TASK INSTRUCTIONS →
Repeat the whole listing exactly as written.

DATA EXCERPT →

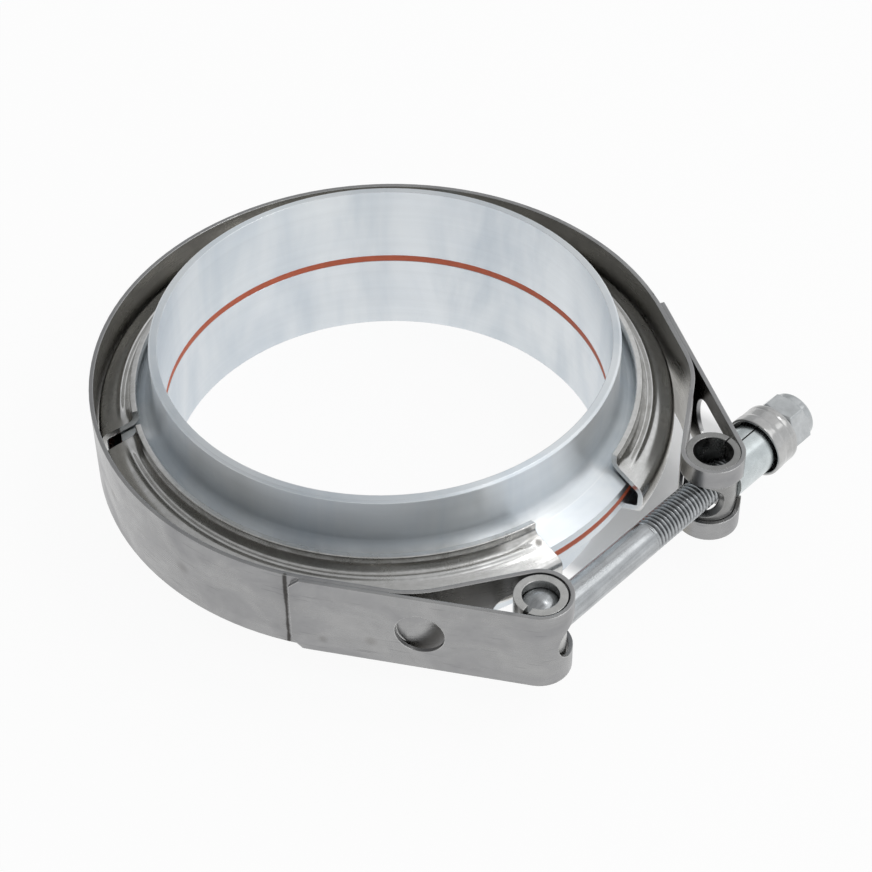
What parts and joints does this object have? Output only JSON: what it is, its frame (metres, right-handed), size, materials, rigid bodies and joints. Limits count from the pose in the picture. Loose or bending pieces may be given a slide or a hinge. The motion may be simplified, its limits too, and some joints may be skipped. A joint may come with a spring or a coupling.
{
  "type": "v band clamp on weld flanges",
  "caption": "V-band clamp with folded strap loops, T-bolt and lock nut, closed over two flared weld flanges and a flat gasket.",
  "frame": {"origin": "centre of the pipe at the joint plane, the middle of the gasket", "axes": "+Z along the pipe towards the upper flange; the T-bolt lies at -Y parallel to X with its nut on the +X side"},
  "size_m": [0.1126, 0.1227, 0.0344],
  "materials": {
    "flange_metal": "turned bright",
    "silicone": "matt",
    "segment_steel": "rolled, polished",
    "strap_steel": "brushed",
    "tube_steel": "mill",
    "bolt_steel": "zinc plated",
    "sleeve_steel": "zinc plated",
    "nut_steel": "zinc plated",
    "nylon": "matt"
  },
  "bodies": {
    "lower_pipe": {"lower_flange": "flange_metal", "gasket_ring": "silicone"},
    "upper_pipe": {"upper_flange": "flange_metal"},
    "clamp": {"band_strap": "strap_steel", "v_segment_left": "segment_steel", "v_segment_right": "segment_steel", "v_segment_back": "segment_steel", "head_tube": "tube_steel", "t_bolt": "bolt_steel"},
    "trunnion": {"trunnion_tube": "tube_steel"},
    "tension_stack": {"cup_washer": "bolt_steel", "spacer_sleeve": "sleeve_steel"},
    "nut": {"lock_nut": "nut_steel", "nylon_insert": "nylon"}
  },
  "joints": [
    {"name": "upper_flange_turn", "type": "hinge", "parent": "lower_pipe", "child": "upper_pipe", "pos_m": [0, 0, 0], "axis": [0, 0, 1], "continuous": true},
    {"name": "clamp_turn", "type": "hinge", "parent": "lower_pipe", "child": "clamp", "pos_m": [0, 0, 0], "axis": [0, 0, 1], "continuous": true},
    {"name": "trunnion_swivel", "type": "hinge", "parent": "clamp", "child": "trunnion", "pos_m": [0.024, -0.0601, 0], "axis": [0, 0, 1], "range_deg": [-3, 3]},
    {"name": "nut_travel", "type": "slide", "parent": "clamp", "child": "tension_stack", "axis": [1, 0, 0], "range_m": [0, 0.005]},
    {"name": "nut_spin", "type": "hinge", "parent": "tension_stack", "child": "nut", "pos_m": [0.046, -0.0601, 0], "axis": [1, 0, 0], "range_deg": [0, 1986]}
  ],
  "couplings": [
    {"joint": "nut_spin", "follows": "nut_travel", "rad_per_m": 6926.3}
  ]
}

RESPONSE TO THE EXERCISE →
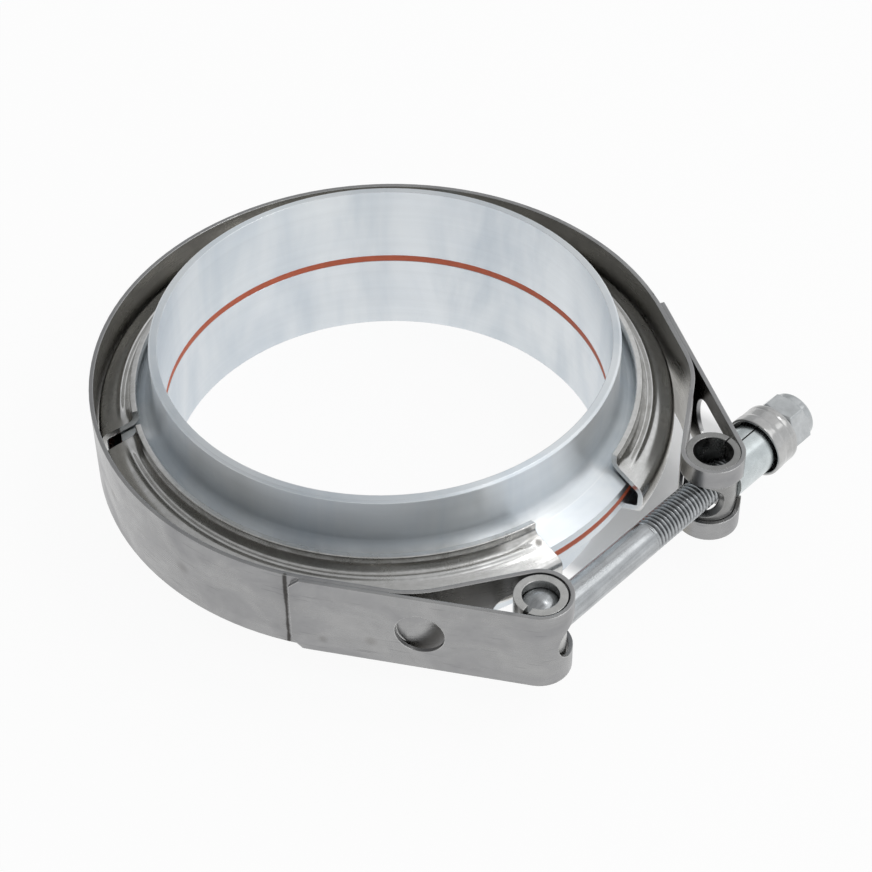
What parts and joints does this object have? Output only JSON: what it is, its frame (metres, right-handed), size, materials, rigid bodies and joints. Limits count from the pose in the picture. Loose or bending pieces may be given a slide or a hinge. The motion may be simplified, its limits too, and some joints may be skipped. A joint may come with a spring or a coupling.
{
  "type": "v band clamp on weld flanges",
  "caption": "V-band clamp with folded strap loops, T-bolt and lock nut, closed over two flared weld flanges and a flat gasket.",
  "frame": {"origin": "centre of the pipe at the joint plane, the middle of the gasket", "axes": "+Z along the pipe towards the upper flange; the T-bolt lies at -Y parallel to X with its nut on the +X side"},
  "size_m": [0.1126, 0.1227, 0.0344],
  "materials": {
    "flange_metal": "turned bright",
    "silicone": "matt",
    "segment_steel": "rolled, polished",
    "strap_steel": "brushed",
    "tube_steel": "mill",
    "bolt_steel": "zinc plated",
    "sleeve_steel": "zinc plated",
    "nut_steel": "zinc plated",
    "nylon": "matt"
  },
  "bodies": {
    "lower_pipe": {"lower_flange": "flange_metal", "gasket_ring": "silicone"},
    "upper_pipe": {"upper_flange": "flange_metal"},
    "clamp": {"band_strap": "strap_steel", "v_segment_left": "segment_steel", "v_segment_right": "segment_steel", "v_segment_back": "segment_steel", "head_tube": "tube_steel", "t_bolt": "bolt_steel"},
    "trunnion": {"trunnion_tube": "tube_steel"},
    "tension_stack": {"cup_washer": "bolt_steel", "spacer_sleeve": "sleeve_steel"},
    "nut": {"lock_nut": "nut_steel", "nylon_insert": "nylon"}
  },
  "joints": [
    {"name": "upper_flange_turn", "type": "hinge", "parent": "lower_pipe", "child": "upper_pipe", "pos_m": [0, 0, 0], "axis": [0, 0, 1], "continuous": true},
    {"name": "clamp_turn", "type": "hinge", "parent": "lower_pipe", "child": "clamp", "pos_m": [0, 0, 0], "axis": [0, 0, 1], "continuous": true},
    {"name": "trunnion_swivel", "type": "hinge", "parent": "clamp", "child": "trunnion", "pos_m": [0.024, -0.0601, 0], "axis": [0, 0, 1], "range_deg": [-3, 3]},
    {"name": "nut_travel", "type": "slide", "parent": "clamp", "child": "tension_stack", "axis": [1, 0, 0], "range_m": [0, 0.005]},
    {"name": "nut_spin", "type": "hinge", "parent": "tension_stack", "child": "nut", "pos_m": [0.046, -0.0601, 0], "axis": [1, 0, 0], "range_deg": [0, 1986]}
  ],
  "couplings": [
    {"joint": "nut_spin", "follows": "nut_travel", "rad_per_m": 6926.3}
  ]
}